Hetgeen meer of anders is ten laste gelegd, is niet bewezen. De verdachte moet daarvan worden vrijgesproken.
Voor zover in de tenlastelegging taal- en/of schrijffouten voorkomen, zijn deze in de bewezenverklaring verbeterd. Blijkens het verhandelde ter terechtzitting is de verdachte daardoor niet geschaad in de verdediging.
Het hof grondt zijn overtuiging dat de verdachte het bewezen verklaarde heeft begaan op de feiten en omstandigheden die in de bewijsmiddelen zijn vervat en die reden geven tot de bewezenverklaring.
In die gevallen waarin de wet aanvulling van het arrest vereist met de bewijsmiddelen dan wel, voor zover artikel 359, derde lid, tweede volzin, van het Wetboek van Strafvordering wordt toegepast, met een opgave daarvan, zal zulks plaatsvinden in een aanvulling die als bijlage aan dit arrest zal worden gehecht.
Overweging ten aanzien van het onder 2 bewezen verklaarde
De verdediging heeft zich ter terechtzitting in hoger beroep op het standpunt gesteld dat de verdachte van het onder 2 ten laste gelegde dient te worden vrijgesproken, nu het initiatief voor de ontuchtige handelingen niet van de verdachte, maar juist van de aangeefster uitging en de verdachte – naar zijn zeggen – de aangeefster ook steeds heeft aangesproken op haar gedrag.
Het hof overweegt hieromtrent als volgt.
Naar het oordeel van het hof kunnen niet alle tenlastegelegde ontuchtige handelingen bewezen worden verklaard, nu de verklaringen van de getuigen in het dossier ten aanzien van een aantal van die handelingen onvoldoende steun bieden voor de verklaring van de aangeefster.
Daarentegen heeft de verdachte ter terechtzitting in eerste aanleg verklaard dat hij heel vaak de borsten van de aangeefster heeft betast.
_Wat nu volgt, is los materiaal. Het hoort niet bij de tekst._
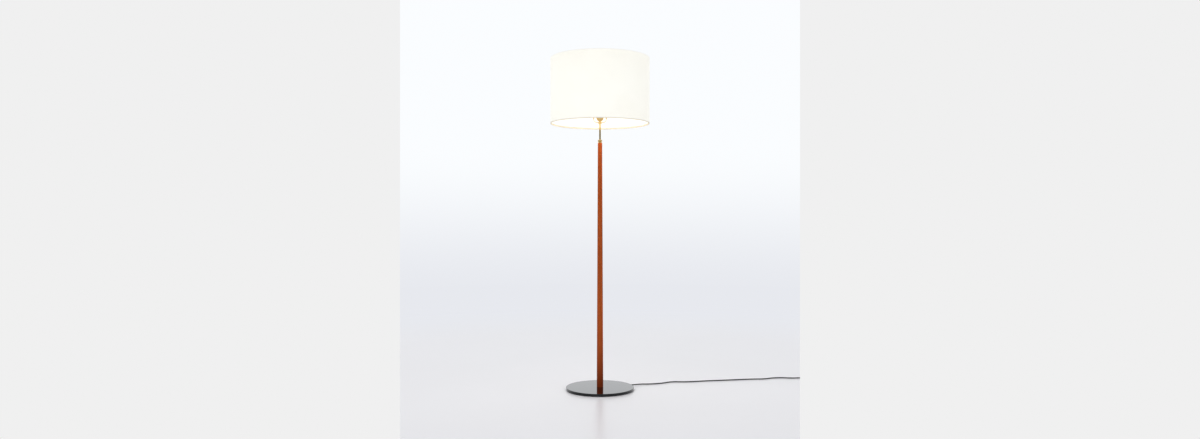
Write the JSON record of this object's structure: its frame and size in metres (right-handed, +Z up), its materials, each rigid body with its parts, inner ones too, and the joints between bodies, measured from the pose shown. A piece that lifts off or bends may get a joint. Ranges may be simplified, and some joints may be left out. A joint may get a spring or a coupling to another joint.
{
  "type": "floor lamp",
  "caption": "Adjustable floor lamp with a drum shade on a harp, a sliding brass stem in a tapered teak column and a flat round base.",
  "frame": {"origin": "centre of the base's underside, on the floor", "axes": "+Z up along the column, -Y towards the front from which the lamp is seen, +X to the side on which the flex leaves"},
  "size_m": [1.3876, 0.5713, 1.526],
  "materials": {
    "base_enamel": "gloss",
    "base_felt": "matte",
    "steel_zinc": "satin",
    "cord_rubber": "matte",
    "plug_brass": "satin",
    "teak": "satin",
    "brass_satin": "satin",
    "stem_brass": "polished",
    "spring_steel": "satin",
    "harp_brass": "satin",
    "liner_card": "matte",
    "phenolic": "matte",
    "knob_black": "gloss",
    "lead_white": "matte",
    "opal_glass": "satin",
    "bulb_aluminium": "satin",
    "clear_glass": "gloss",
    "shade_linen": "matte",
    "shade_styrene": "matte",
    "ring_white": "satin"
  },
  "bodies": {
    "base": {"base_disc": "base_enamel", "base_felt": "base_felt", "foot_flange": "steel_zinc", "flange_screws": "steel_zinc", "strain_relief": "cord_rubber", "foot_flex": "cord_rubber", "column_flex": "cord_rubber", "core_tube": "steel_zinc", "column": "teak", "guide_bush": "brass_satin", "cord_run": "cord_rubber", "cord_coil": "cord_rubber", "plug_body": "cord_rubber", "plug_blades": "plug_brass"},
    "clamp_nut": {"clamp_nut": "brass_satin"},
    "stop_ring": {"stop_ring": "spring_steel"},
    "stem": {"stem_tube": "stem_brass", "stem_flex": "cord_rubber", "lock_nut": "brass_satin", "harp_saddle": "harp_brass", "harp": "harp_brass", "harp_ferrules": "harp_brass", "harp_stud": "harp_brass", "socket_cap": "brass_satin", "socket_shell": "brass_satin", "socket_liner": "liner_card", "switch_housing": "phenolic", "terminal_screws": "brass_satin", "wire_leads": "lead_white", "screw_shell": "brass_satin", "centre_contact": "brass_satin", "bulb_glass": "opal_glass", "bulb_cap": "bulb_aluminium", "bulb_contact": "bulb_aluminium", "bulb_mount": "clear_glass", "bulb_filament": "spring_steel"},
    "switch": {"switch_spindle": "brass_satin", "switch_knob": "knob_black"},
    "shade": {"shade_fabric": "shade_linen", "shade_liner": "shade_styrene", "top_hem": "shade_linen", "bottom_hem": "shade_linen", "top_ring": "ring_white", "bottom_ring": "ring_white", "spider": "ring_white"},
    "finial": {"finial": "brass_satin"}
  },
  "joints": [
    {"name": "stem_slide", "type": "slide", "parent": "base", "child": "stop_ring", "axis": [0, 0, 1], "range_m": [-0.073, 0.3], "deforming": ["column_flex"]},
    {"name": "stem_turn", "type": "hinge", "parent": "stop_ring", "child": "stem", "pos_m": [0, 0, 0.807], "axis": [0, 0, 1], "range_deg": [-170, 170]},
    {"name": "clamp_nut_turn", "type": "hinge", "parent": "base", "child": "clamp_nut", "pos_m": [0, 0, 1.1485], "axis": [0, 0, 1], "range_deg": [0, 180]},
    {"name": "switch_turn", "type": "hinge", "parent": "stem", "child": "switch", "pos_m": [0, 0, 1.2672], "axis": [0, -1, 0], "continuous": true},
    {"name": "shade_turn", "type": "hinge", "parent": "stem", "child": "shade", "pos_m": [0, 0, 1.5043], "axis": [0, 0, 1], "continuous": true},
    {"name": "finial_turn", "type": "hinge", "parent": "stem", "child": "finial", "pos_m": [0, 0, 1.51], "axis": [0, 0, 1], "range_deg": [0, 360]}
  ]
}
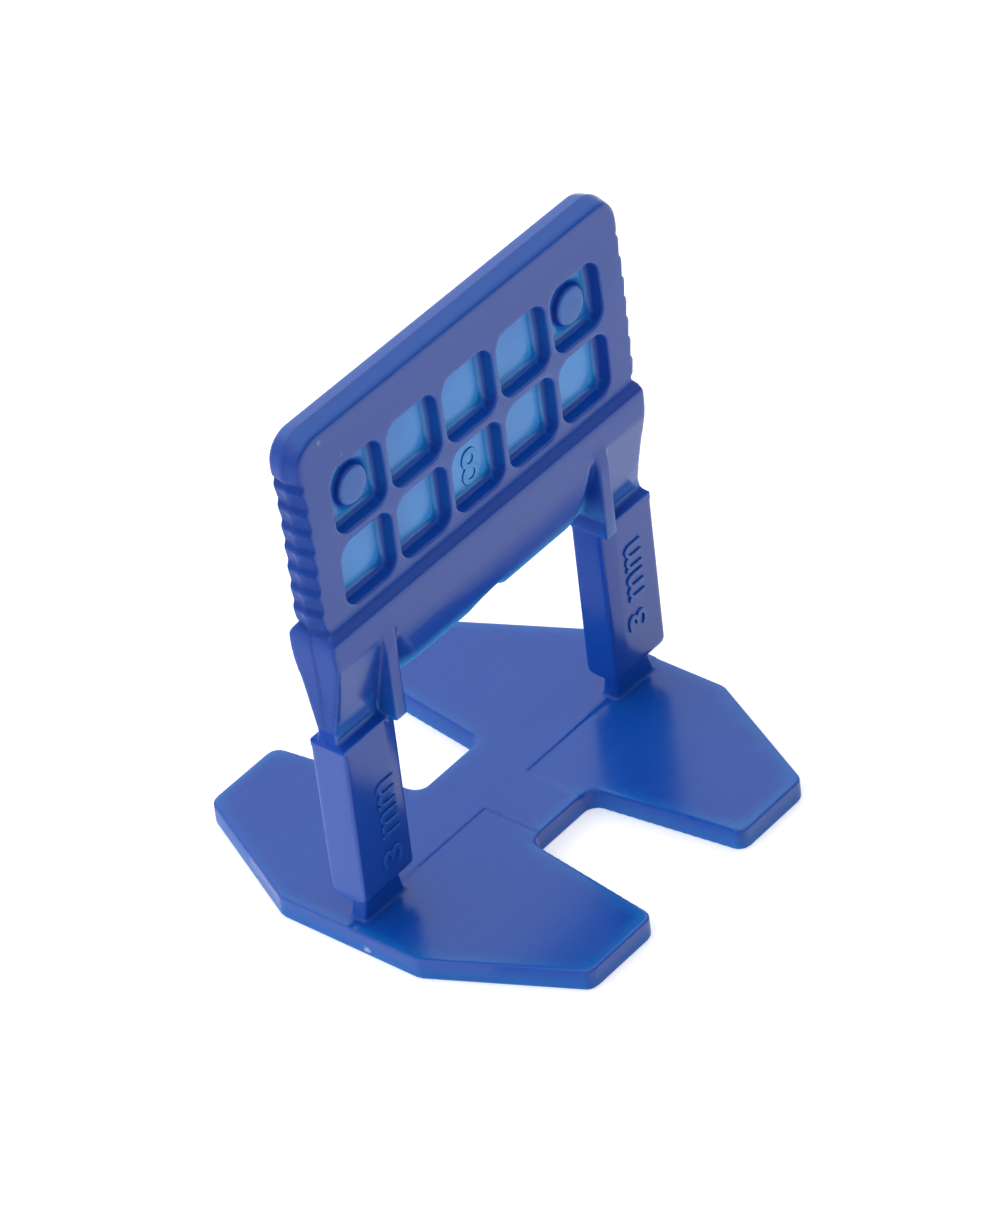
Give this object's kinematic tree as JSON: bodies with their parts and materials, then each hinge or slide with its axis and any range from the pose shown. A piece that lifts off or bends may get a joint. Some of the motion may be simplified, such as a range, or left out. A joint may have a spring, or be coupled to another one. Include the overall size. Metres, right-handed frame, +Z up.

De verklaring van de aangeefster ten aanzien van het betasten van haar borsten wordt derhalve ondersteund door de verklaring van de verdachte en kan op dat onderdeel betrouwbaar worden geacht.
In de kern stelt de verdachte onder meer dat de aangeefster zelf bevorderde dat hij haar ontuchtig betastte doordat zij naakt bij hem op de bank kwam liggen. Het hof overweegt hierover als volgt.
Artikel 249 van het Wetboek van Strafrecht strekt ertoe minderjarigen te beschermen tegen ontuchtige handelingen gepleegd door een persoon van wie zij in het bijzonder afhankelijk zijn. Daarbij gaat het om handelingen van seksuele aard die in strijd zijn met de sociaal-ethische norm. Minderjarigen bevinden zich in een kwetsbare ontwikkelingsfase, en moeten gelet op hun jeugdige leeftijd in het algemeen niet of in onvoldoende mate in staat worden geacht zelf hun seksuele integriteit te bewaken en/of zelfstandig de (emotionele) gevolgen van seksueel contact in te schatten. Minderjarigen dienen zodoende niet alleen beschermd te worden tegen personen die op seksueel gebied misbruik van hen willen maken, maar dienen ook beschermd te worden tegen zichzelf. Dit geldt te meer indien dit seksueel contact plaatsvindt met een (veel oudere) volwassene tot wie de minderjarige in een afhankelijkheidsrelatie staat.
Gelet op het voorgaande is het hof van oordeel dat de verdachte, als stiefvader, niet ter verontschuldiging van zijn gedrag erop kan wijzen dat het initiatief tot de ontuchtige handelingen in een aantal gevallen van de aangeefster is uitgegaan. Hij had de aangeefster moeten beschermen tegen zichzelf en had zich derhalve actiever dan hij heeft gedaan moeten distantiëren van seksuele initiatieven van de aangeefster jegens de verdachte. De verdachte had, na de eerste keer, moeten voorkomen dat hij in een situatie werd gebracht waarin het betasten van de (ontblote) borsten van de aangeefster mogelijk was. Dit is niet gebeurd. Het hof is gelet hierop van oordeel dat het betasten van de borsten, ook als het initiatief daartoe uitging van de aangeefster, als ontucht in de zin van artikel 249 Wetboek van Strafrecht moet worden aangemerkt.
Het hof acht dan ook het onder 2 ten laste gelegde bewezen.